20 But [de] pray that your flight is not in the winter, nor on the sabbath day;
21 for [gar] then shall be great tribulation, such as has not been since the beginning of the world to this time; no, nor ever shall be.
22 And [kai] unless those days should be shortened, no flesh would be saved. But for the elect's sake, those days shall be shortened.
.. it continues like this all the way through the passage.
In Luke's gospel, whereas Luke uses the words distress and wrath to talk about the wrath of God coming upon the inhabitants of Jerusalem when it was surrounded by armies (Luke 21:23),
the persecution and tribulation of the disciples of Jesus in the days leading up to the coming of the Son of man is being spoken about in Luke 21:12-19 & 27-28; Matthew 24:9-31, and Mark 13:9 & 11-13.
Only Preterists and Partial Preterists imagine that merely because the city and temple has been destroyed, those birth-pains, and that
tribulation of the saints Jesus spoke about in Matthew 24:9-31 was "a 1st century thing", and that the return of Christ has come when the city and temple were destroyed (and, no doubt, the resurrection of all the saints that the New Testament speaks so much about).

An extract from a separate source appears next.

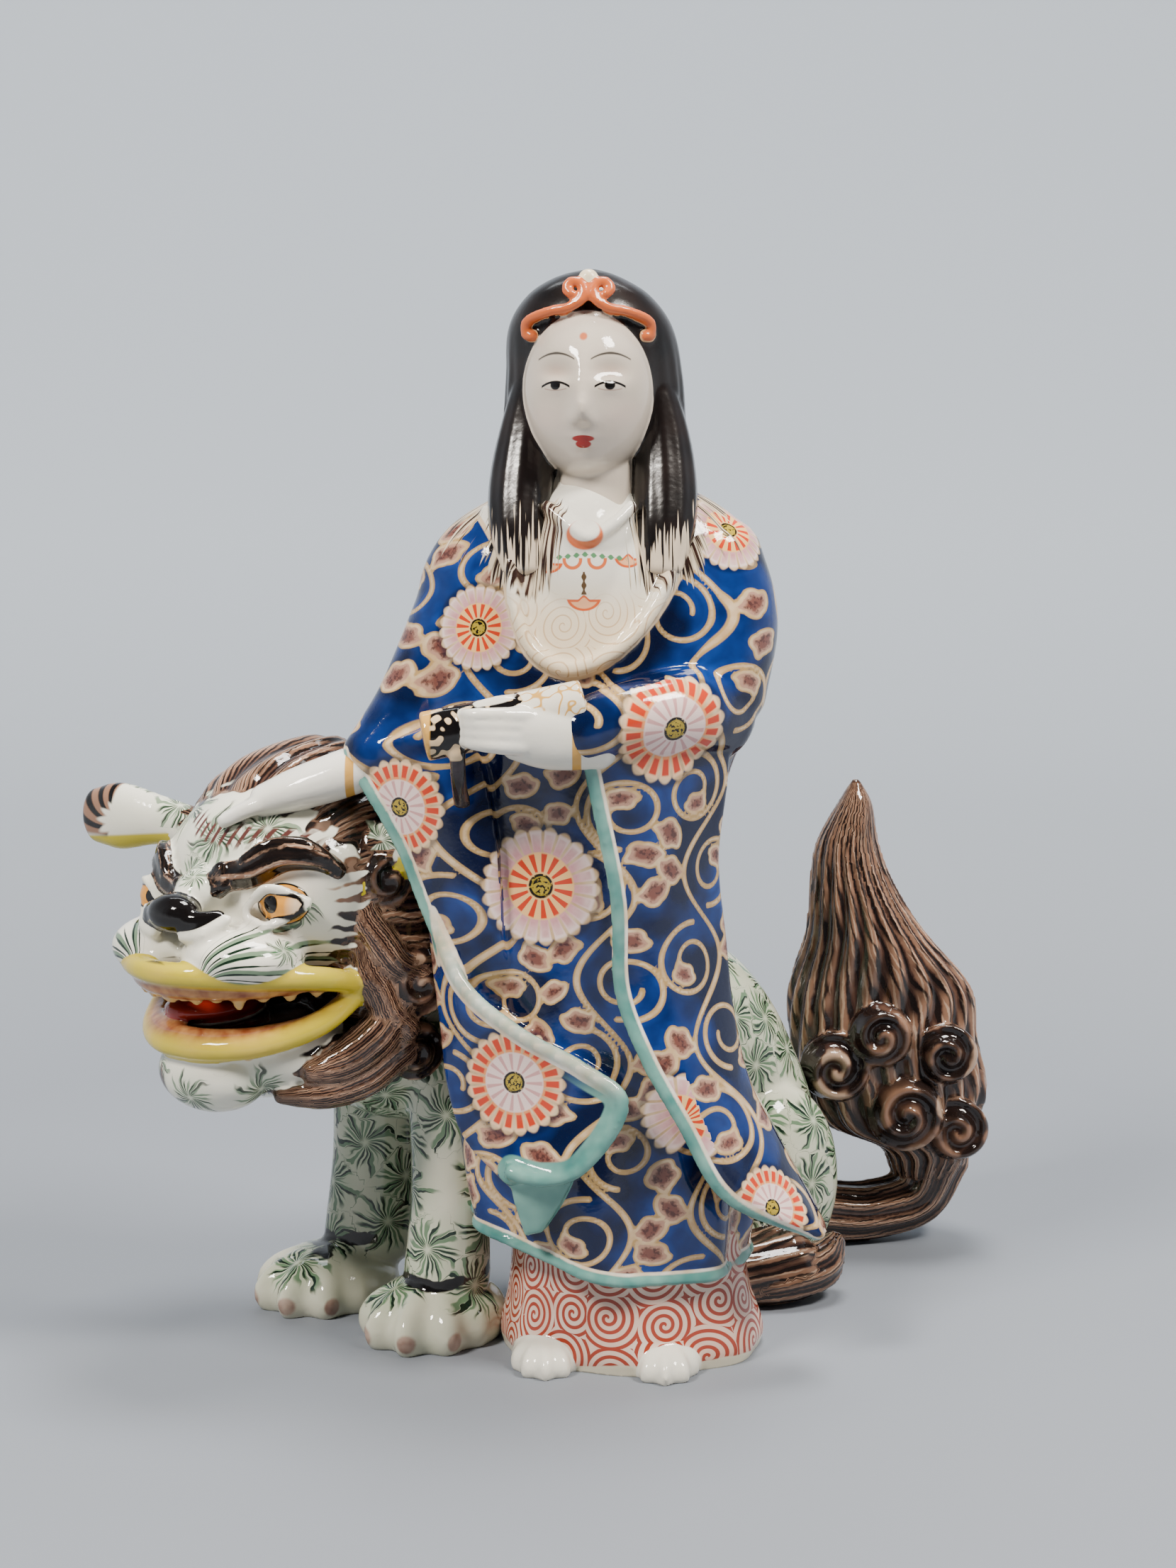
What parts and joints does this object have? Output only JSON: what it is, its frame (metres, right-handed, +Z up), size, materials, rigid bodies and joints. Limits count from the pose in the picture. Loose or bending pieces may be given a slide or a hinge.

It is a complete and utter false assumption. And that is the foundation of sand for the sand castle of Preterist and Partial Preterist eschatology that they have built on the sea's side of the high tide mark - the high tide being the great tribulation and the return of Christ - and besides this, it is grievous to the saints, and against Jesus and His apostles who warned over and over about the coming great tribulation before the return of Christ, urging all generations of Christians to
watch and be ready.
Preterists and Partial Prerterists have
the tribulation of the saints mentioned by Jesus in Matthew 24:9-31 completely conflated with
the wrath of God that came upon Jerusalem when the city and temple were destroyed, mentioned by Luke in Luke 21:20-24 -
and you keep proving it by continuing to argue that Matthew 24:11-31 is not speaking about the same subject as Matthew 24:9-10, but instead is speaking about the same events mentioned in Luke 21:20-24.